Friday, July 23, 2010

"Mountaineering possibly not for us," Oregon tourists muse

So! Here's how Fuji went.

Started at Station 5 about halfway up the mountain, as is the most common way to do this. (After doing the insane hike just from Station 5, I realize that doing the hike from the base of Fuji, as we had thought about doing last year, would be sheer lunacy.) We had our spiffy new kongo-zue (hiking sticks) from one of the mountain goddess's shrines, complete with omamori (charms for climbing safety). And so it began pleasantly enough. The first leg of the hike is mostly wooded. Lots of...trees that I don't know the names of. Definitely trees, though. They had leaves and everything.
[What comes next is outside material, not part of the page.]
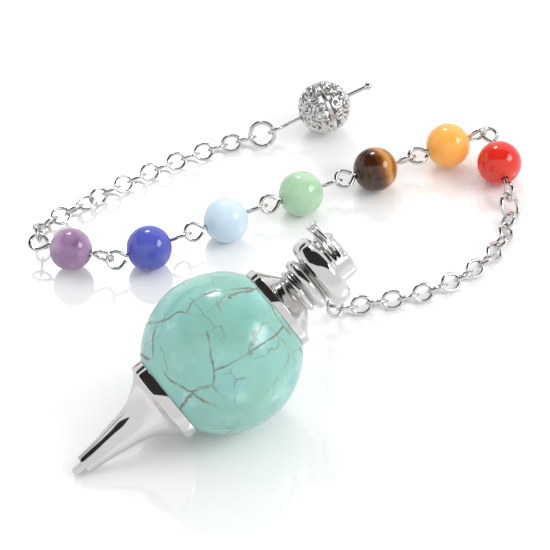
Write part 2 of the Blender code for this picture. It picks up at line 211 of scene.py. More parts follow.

Then around Station 6 -- which is really just a small shelter next to some port-o-johns -- the trees thin out into scattered scrub. After Station 6 comes an endless series of switchbacks leading to Station 7.

Now, I admit up front that I'm viewing this with a foreigner's ignorance, but here's my first beef with Fuji. No, actually my first beef with Mount Fuji is that the damn thing is uphill, which is really tiring. So I suppose my second beef is this: The numbered stations are not single structures, or even complexes. For example, you reach Station 7 and get your hiking stick branded (hurrah!) and then you keep hiking and after awhile, you see another structure coming up above, and you think, "Oh! That must be Station 8. What fine progress I'm making!" That's what you think, Mr. or Ms. Ingorant Foreign Person. Turns out the next structure is still Station 7, just a different hut of Station 7 where you can get another brand (hurrah?). And then you hike more interminable switchbacks, and there's yet another hut of Station 7 (another brand, whee; these brands all cost money, of course). And after about twelve Station 7 buildings and roughly nine hundred switchbacks, you finally reach Station 8. Which does the same thing. And when you're frantically peering ahead for Station 9, desperate for the mountain to give you some indication that you're making progress, you get a lovely prank straight out of Harry Potter: Station 8.5. That's hilarious, you impish trail-builders you!

Thankfully, Station 9 -- when you finally get there on your disintegrating feet -- takes the opposite approach. Instead of an endless series of huts, Station 9 is a single shack, looking fairly disused. Probably where they keep their tax forms or something.

And so it was that we were past Station 9, within sight of the orange torii gate of Station 10 -- the summit at last! -- when Bob was struck with altitude sickness. I ran ahead and got help, and though Bob started feeling better enough to continue, the summit guys I'd alerted were adamant that we head back down the mountain. Just a few hundred feet from the summit, and we had to turn back.

Now here's the fun bit: The sun had set by now, so we were now hiking down the mountain in the dark. Hadn't expected to use those flashlights, but thank God we brought them! The way down offered horrible footing and was utter hell on my knees, but to be fair, it was quiet and pretty, complete with far-away flashes of lightning that lit up the clouds. Never heard any thunder from them, so the storms must have been very far away. Perhaps we wouldn't have seen them at all, had we not been up above the clouds.

Though speaking of clouds, that might be the visual that really sticks with me from this trip. During the ascent, when it was still daylight, Bob pointed out a massive cloud formation behind us. It was one of those giant puffy clouds that it's easy to find shapes in, and we were neither below it nor above it. Being at eye-level with something that vast is...difficult to describe. Humbling, I suppose, especially when one's brain picks out the shape of an enormous Asian dragon's head looking at you, and this head is too big to fit into a camera frame. Had to split it into two frames, which I'm sure will utterly fail to capture the frightening majesty of the image.

So that, in a nutshell, is our courageous story. I'll close with a kindly word of advice to anyone walking at night with a headlamp: Please for God's sake don't turn your whole head towards someone walking towards you, 'cause it shoots your light straight into that person's eyes and that's really annoying.

Wisdom for the ages, I think. I hope to see it on a coin one day.